Powers is The Futureheads sixth studio album and their first electric guitar release in almost a decade. Recorded and self-produced at Newcastle's First Avenue Studio, Powers is a record that looks at the balance of power in a personal, political and relational sense" and puts it to some of the most vital, invigorated material the band have made since their first steps. Watch the video below:
Having first emerged at the start of the '00s amidst a burgeoning swarm of guitar bands, the Sunderland quartet, with their proud regional accents and spiky, playful sensibilities, stuck out from the off.
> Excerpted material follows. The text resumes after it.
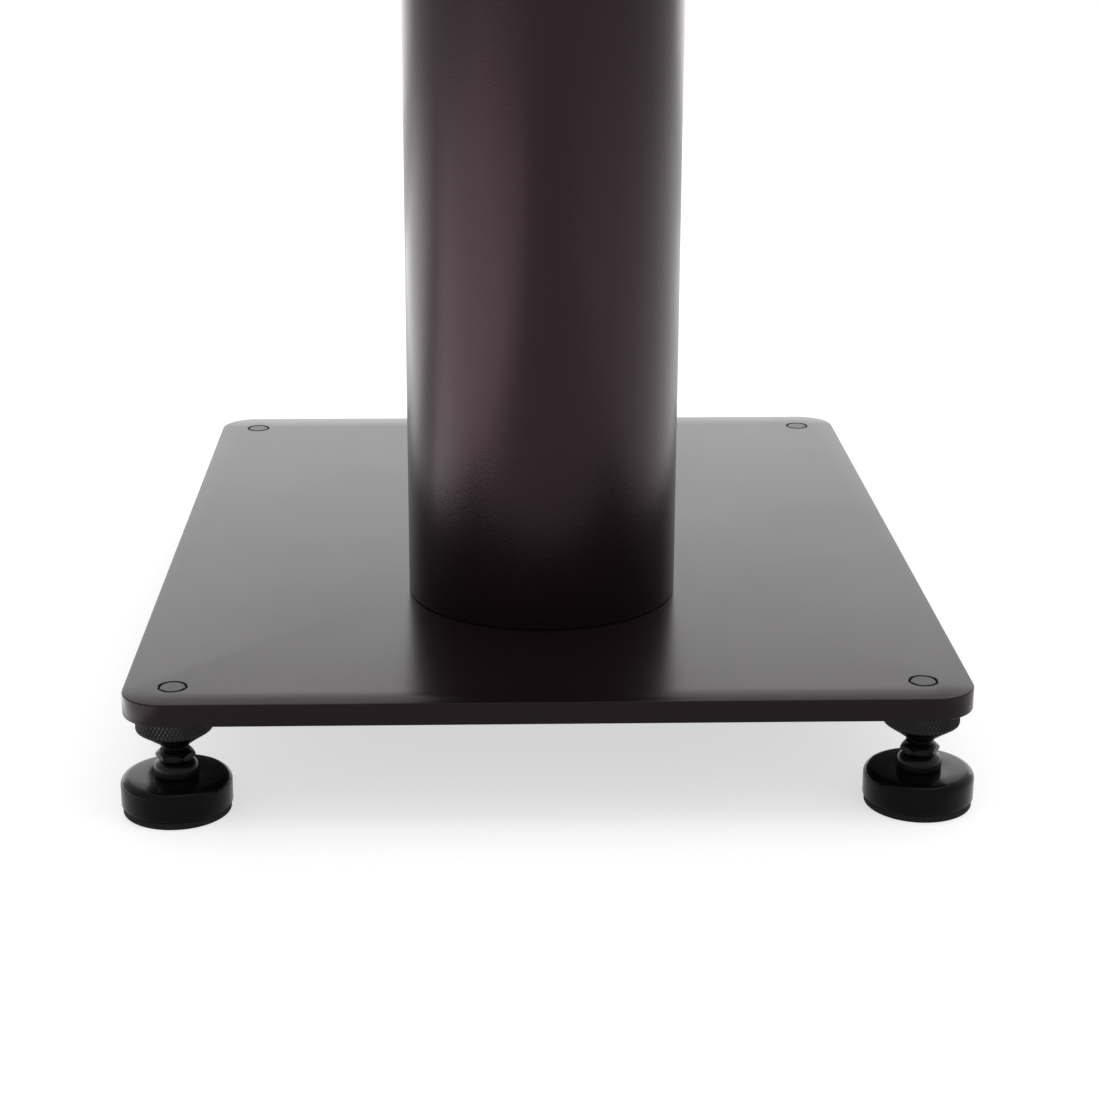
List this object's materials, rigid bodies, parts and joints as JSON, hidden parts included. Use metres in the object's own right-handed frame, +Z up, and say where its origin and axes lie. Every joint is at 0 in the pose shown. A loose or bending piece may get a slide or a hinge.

Over the following decade The Futureheads - comprised of vocalists and guitarists Barry Hyde and Ross Millard, vocalist and bassist David 'Jaff' Craig and vocalist and drummer Dave Hyde - amassed five critically-acclaimed albums, headlined countless tours and earned an NME Single of the Year accolade for their iconic cover of Kate Bush's 'Hounds of Love'.
Returning with Powers, the band's aim is one of forward motion not nostalgia; though the quartet could probably rely on the successes of old to push them through the next couple of festival seasons, that isn't - and hasn't ever - been the point. "Obviously it's an absolute privilege to come back and still have fans and that's something to cherish," Ross says, "but I also think we've got a bit of a job to do about letting people know that there's more to this band than you might have thought."
It's a risky statement, but one that's confirmed immediately once you press play. Across the album, the band push further, melodically and lyrically, than ever before; there's no safety net here, but a band putting everything out there and driving it to the wire again. "I love the thing Bowie said about how an artist should be slightly out of their depth because that's when you get the good stuff," Barry affirms. "Or as David Lynch says, 'If you want to catch the big fish, you've got to go deep.'"
Cumulatively, it's a record that kicks harder and more intensely than you might have ever understandably predicted. "The record we've made is a little off kilter and maybe a little more out of step than you might expect from four lads in their 30s. I think it might surprise people," smiles Ross.